*YOUR OBJECTIVE*
Every line in the listing is to be echoed verbatim.
○ ○ ○ ○
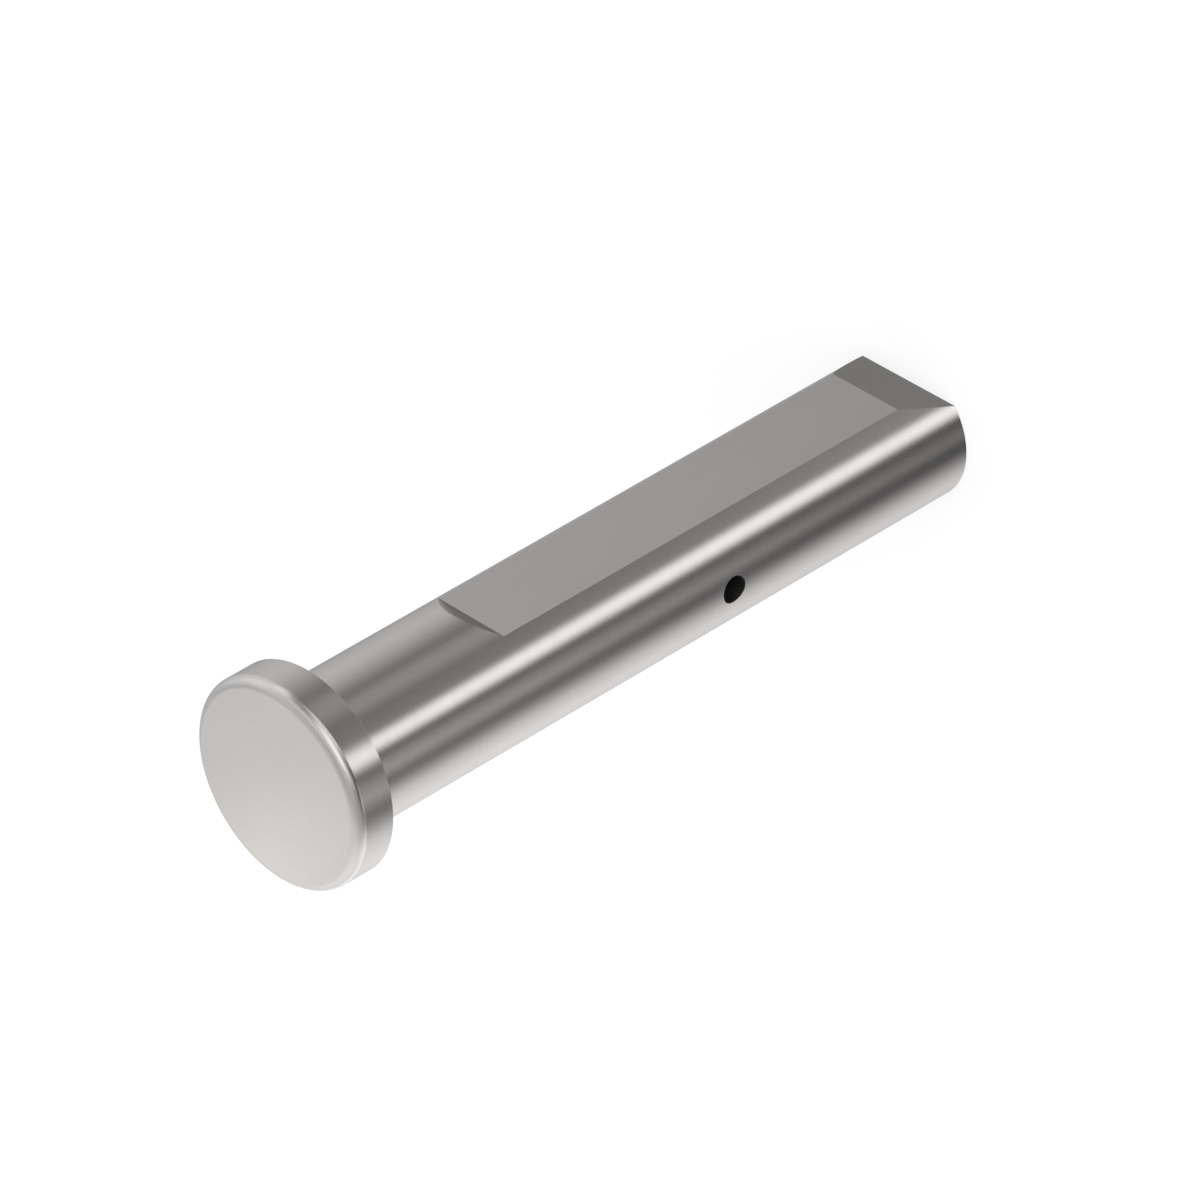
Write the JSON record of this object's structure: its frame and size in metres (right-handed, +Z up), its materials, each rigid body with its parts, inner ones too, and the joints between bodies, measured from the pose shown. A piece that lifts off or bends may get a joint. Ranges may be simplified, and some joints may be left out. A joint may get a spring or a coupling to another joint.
{
  "type": "cam pin",
  "caption": "Headed cam pin: round head, plain shank with one long milled flat ramped at both ends, and a small cross hole.",
  "frame": {"origin": "middle of the tip's end face, on the shank's axis", "axes": "+Z up the pin's axis from the tip to the head, +X out of the milled flat, +Y along the cross hole"},
  "size_m": [0.0168, 0.0168, 0.0646],
  "materials": {
    "steel": "plain stainless steel, fine-turned round the head and shank, fine-milled on the flat and its ramps, satin, no plating or paint"
  },
  "bodies": {
    "root": {"cam_pin": "steel"}
  },
  "joints": []
}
○ ○ ○ ○
*ANSWER FOR THE TASK*
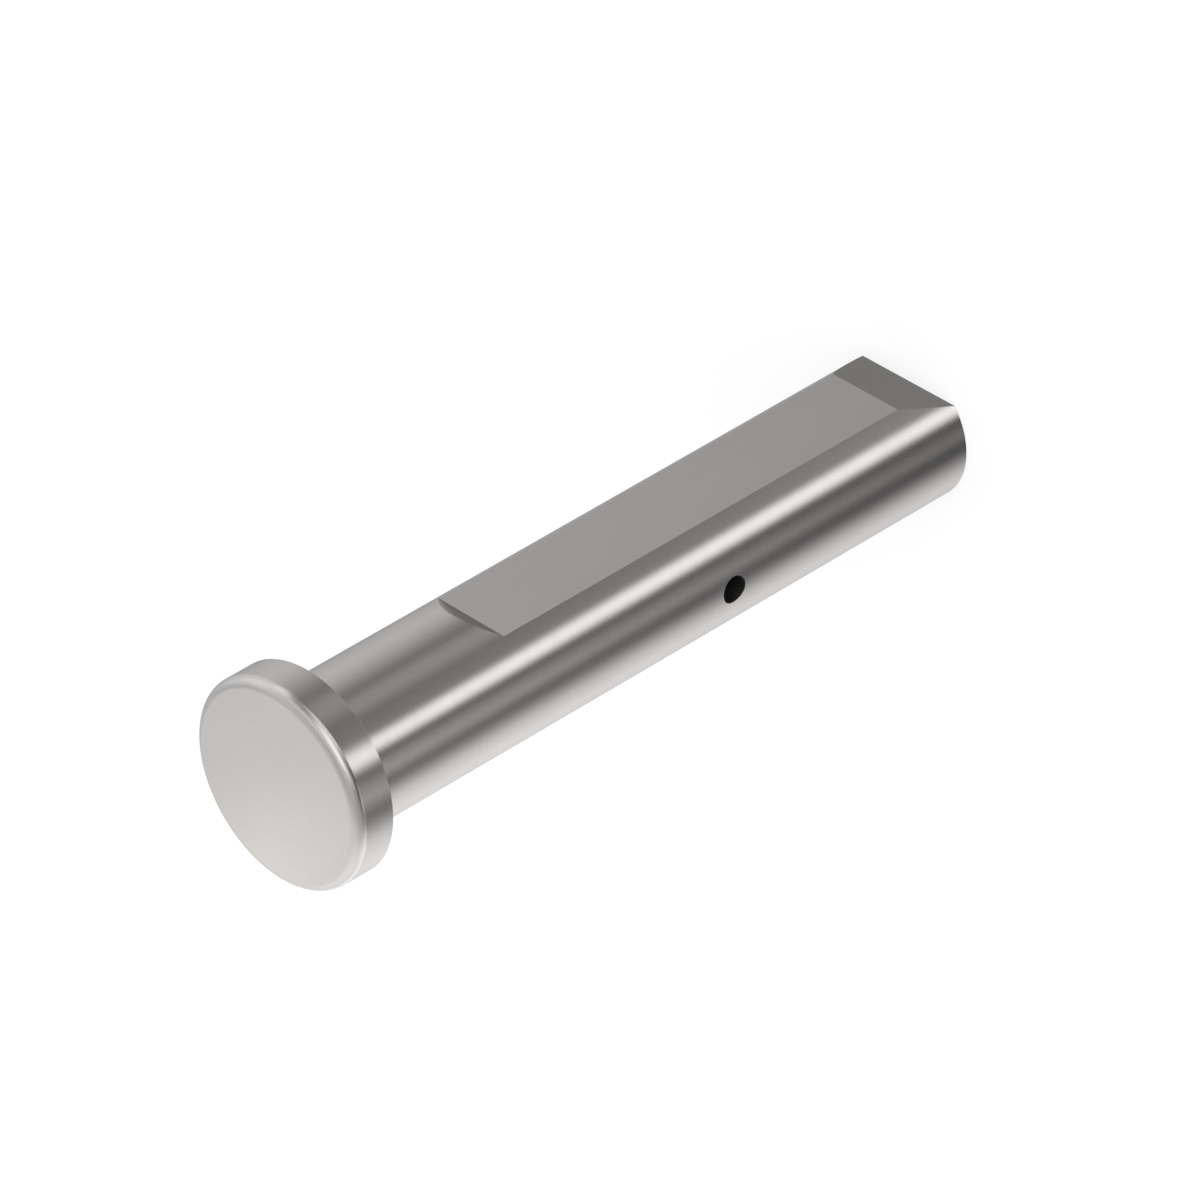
Write the JSON record of this object's structure: its frame and size in metres (right-handed, +Z up), its materials, each rigid body with its parts, inner ones too, and the joints between bodies, measured from the pose shown. A piece that lifts off or bends may get a joint. Ranges may be simplified, and some joints may be left out. A joint may get a spring or a coupling to another joint.
{
  "type": "cam pin",
  "caption": "Headed cam pin: round head, plain shank with one long milled flat ramped at both ends, and a small cross hole.",
  "frame": {"origin": "middle of the tip's end face, on the shank's axis", "axes": "+Z up the pin's axis from the tip to the head, +X out of the milled flat, +Y along the cross hole"},
  "size_m": [0.0168, 0.0168, 0.0646],
  "materials": {
    "steel": "plain stainless steel, fine-turned round the head and shank, fine-milled on the flat and its ramps, satin, no plating or paint"
  },
  "bodies": {
    "root": {"cam_pin": "steel"}
  },
  "joints": []
}